Получив документы, я отправился на Перу, к французскому коменданту Константинополя. В приемной, в затылок друг другу, стояло человек 50 офицеров, медленно продвигаясь к столу, за которым сидел русский полковник, с породистым лицом, в новенькой с иголочки форме. Он крайне небрежно выслушивал просьбы, которые излагались самым вкрадчивым, раболепным голосом, и большинству заявлял:
Приходите завтра.
На тех, кто начинал возмущаться завтраками, покрикивал. Мой независимый тон, с которым я попросил доложить обо мне коменданту, произвел на него самое скверное впечатление, и он под каким-то предлогом отклонил мою просьбу. Когда же я начал возражать, он заявил мне:
— Я с вами не хочу больше разговаривать.
У меня тоже пропала охота беседовать с заевшимся типом.

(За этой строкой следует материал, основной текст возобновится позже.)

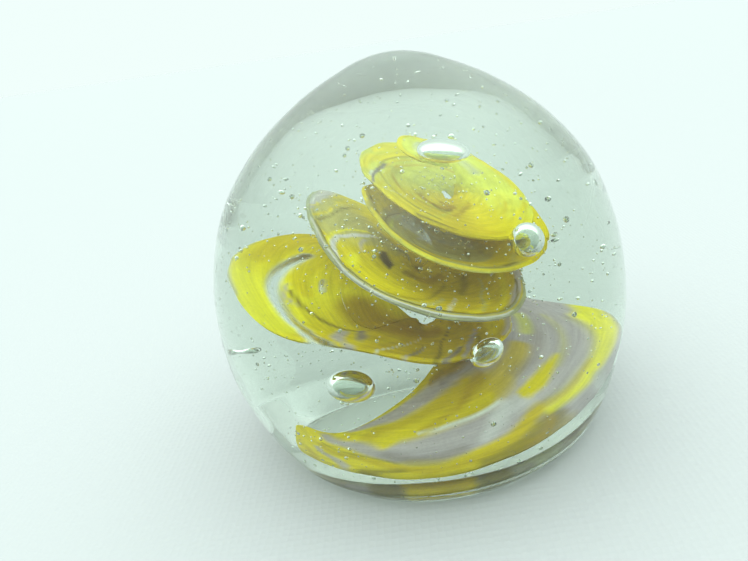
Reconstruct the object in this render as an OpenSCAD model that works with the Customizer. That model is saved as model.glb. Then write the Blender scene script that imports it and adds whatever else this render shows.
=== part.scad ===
// Solid glass paperweight: a clear dome with a flat ground foot, holding a
// tilted corkscrew of yellow and lilac glass and a handful of air bubbles.
// Millimetres. +Z up, origin at the centre of the flat foot.

/* [Dome] */
// Largest diameter of the clear dome
dome_d = 72; // [60:1:90]
// Height from the flat foot to the crown
dome_h = 66; // [55:1:80]
// Diameter of the flat foot that rests on the table
foot_d = 56; // [46:1:60]
// Height of the bevel between the foot and the side of the dome
bevel_h = 3.4; // [1.5:0.1:5]

/* [Clear core] */
// Largest diameter of the inner gather that carries the coloured glass
core_d = 57; // [54:0.5:60]
// Height of the inner gather
core_h = 50; // [48:0.5:54]
// Diameter of the inner gather at the foot
core_foot_d = 50; // [46:0.5:54]

/* [Corkscrew] */
// Thickness of the coloured sheets
sheet_t = 0.8; // [0.5:0.1:1.2]
// Angle between two cross-sections of a sheet, in degrees
sheet_step = 12; // [8:1:20]

/* [Bubbles] */
// Diameter of the bubble trapped under the top loop
top_bubble_d = 6.4; // [3:0.2:6.6]
// Diameter of the bubble at the right rim of the upper disc
side_bubble_d = 4.4; // [2:0.2:4.6]
// Diameter of the bubble beside the stem
stem_bubble_d = 4.2; // [2:0.2:4.4]
// Diameter of the bubble low on the left
low_bubble_d = 6; // [2:0.2:6.2]

/* [Hidden] */
eps = 0.01;
dome_r = dome_d / 2;
foot_r = foot_d / 2;
core_r = core_d / 2;

// Smooth curve through stations: column c of table t at key x.
function seg(t, x, i = 0) = (i >= len(t) - 2 || x < t[i + 1][0]) ? i : seg(t, x, i + 1);
function slope(t, i, c) =
    i <= 0 ? (t[1][c] - t[0][c]) / (t[1][0] - t[0][0]) :
    i >= len(t) - 1 ? (t[i][c] - t[i - 1][c]) / (t[i][0] - t[i - 1][0]) :
    let (a = t[i][0] - t[i - 1][0], b = t[i + 1][0] - t[i][0],
         p = (t[i][c] - t[i - 1][c]) / a, q = (t[i + 1][c] - t[i][c]) / b)
    (p * b + q * a) / (a + b);
function curve(t, x, c) =
    let (i = seg(t, x), h = t[i + 1][0] - t[i][0], u = (x - t[i][0]) / h)
    (2 * u * u * u - 3 * u * u + 1) * t[i][c] + (u * u * u - 2 * u * u + u) * h * slope(t, i, c)
    + (3 * u * u - 2 * u * u * u) * t[i + 1][c] + (u * u * u - u * u) * h * slope(t, i + 1, c);

// Side of the dome above the bevel: [share of the way, radius share, height share].
SIDE = [[0, 0.86, 0], [1, 0.925, 0.09], [2, 0.988, 0.23], [3, 0.998, 0.375], [4, 0.96, 0.52],
        [5, 0.86, 0.67], [6, 0.675, 0.805], [7, 0.45, 0.905], [8, 0.245, 0.965], [9, 0.12, 0.991], [10, 0, 1],
        [11, -0.12, 0.991]];
function side_pt(u) = [max(0, curve(SIDE, u, 1)) * dome_r, bevel_h + curve(SIDE, u, 2) * (dome_h - bevel_h)];

// Core gather: a rounded, slightly waisted bell.
BELL = [[0, 1, 0], [1, 1.02, 0.12], [2, 1.0, 0.3], [3, 0.985, 0.5], [4, 0.86, 0.7], [5, 0.62, 0.87], [6, 0.33, 0.97], [7, 0, 1]];
function bell_pt(u) = [max(0, curve(BELL, u, 1)) * (u < 1 ? core_foot_d / 2 + (core_r - core_foot_d / 2) * u : core_r),
                       curve(BELL, u, 2) * core_h];

// The corkscrew, station by station:
// [turn angle, centre x, centre y, rim height, tilt down to the right,
//  inner radius, outer radius, how far the inner edge is pulled up]
COIL = [
    [-170,  0,   0,    9,   0,  15, 19,   3.2],
    [-150,  0,   0,    8,   0,  15, 20,   2],
    [-120,  0,   0,    7,   0,  10, 23,   5],
    [ -90,  0,   0,    6.5, 0,   6, 24,   8],
    [ -45,  0,   0,    8.5, 0,   4, 24.5, 8],
    [   0,  0,   0,   13,   0,   3, 24.5, 6],
    [  20,  0,   0,   15,   1,   3, 22,   5],
    [  45,  0,   0,   17,   3,   3, 17.5, 4],
    [  90,  0,   0,   21.5, 6,   3, 16,   2],
    [ 135,  0,   0,   26,  10,   3, 20,   0],
    [ 180,  0,   0,   23.5, 14,  4, 24,   0],
    [ 210,  0,   0,   20.5, 15,  4, 22,   0],
    [ 230,  0,   0,   20.5, 16,  4, 17.5, 0],
    [ 270,  0,   0,   20.5, 18,  4, 15.5, 0],
    [ 320,  0,   0,   22,   21,  4, 12,   0],
    [ 360, -0.5, 0,   23,   23,  3, 11.5, 0],
    [ 450, -0.5, 0,   26.5, 27,  3, 14,   0],
    [ 495, -0.4, 0,   29,   28,  3, 15.5, 0],
    [ 540, -0.2, 0,   29,   28,  3, 13.5, 0],
    [ 630, -0.2, 0,   27.8, 27,  3, 16,   0],
    [ 720,  1,   0,   29.5, 28,  3, 12.5, 0],
    [ 810,  2,   0.5, 31,   28,  3, 11.5, 0],
    [ 900,  4,   1,   32.5, 28,  3, 10.5, 0],
    [ 990,  4,   1,   32,   28,  3, 13,   0],
    [1080,  4.8, 1.5, 34.5, 29,  3, 12.5, 0],
    [1170,  5,   2,   35.5, 29,  3, 13,   0],
    [1260,  5.4, 2,   35.5, 29,  3, 12,   0],
    [1350,  5.2, 2,   35.5, 29,  3, 12.5, 0],
    [1440,  5.6, 1.5, 37.5, 28,  2, 10,   0],
    [1530,  5.6, 1,   40,   26,  2, 6.5,  0],
    [1620,  5.6, 1,   41.5, 24,  2, 6.5,  0],
    [1710,  6,   1,   41.5, 22,  1.5, 6,  0]];

// A point of the corkscrew: angle a, share q of the way from the inner to the outer edge.
function coil_frame(a) = let (t = curve(COIL, a, 4)) [[cos(t), 0, -sin(t)], [0, 1, 0], [sin(t), 0, cos(t)]];
function coil_pt(a, q, lift) =
    let (f = coil_frame(a), ri = curve(COIL, a, 5), ro = curve(COIL, a, 6), r = ri + (ro - ri) * q)
    [curve(COIL, a, 1), curve(COIL, a, 2), curve(COIL, a, 3)]
    + r * cos(a) * f[0] + r * sin(a) * f[1] + (lift + curve(COIL, a, 7) * (1 - q)) * f[2];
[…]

Таких множество служило у французов или переводчиками или шпионами, чаще же всего тем и другим вместе. Впоследствии, когда французы перестали иметь в них надобность, они посвятили себя другой карьере, в духе Конради и Таборицких.
Я отправился без всякого доклада в кабинет французского коменданта, был встречен очень любезно и через сутки возвратился, после шестинедельного отсутствия, в свой корпус, где меня уже давно считали покойником.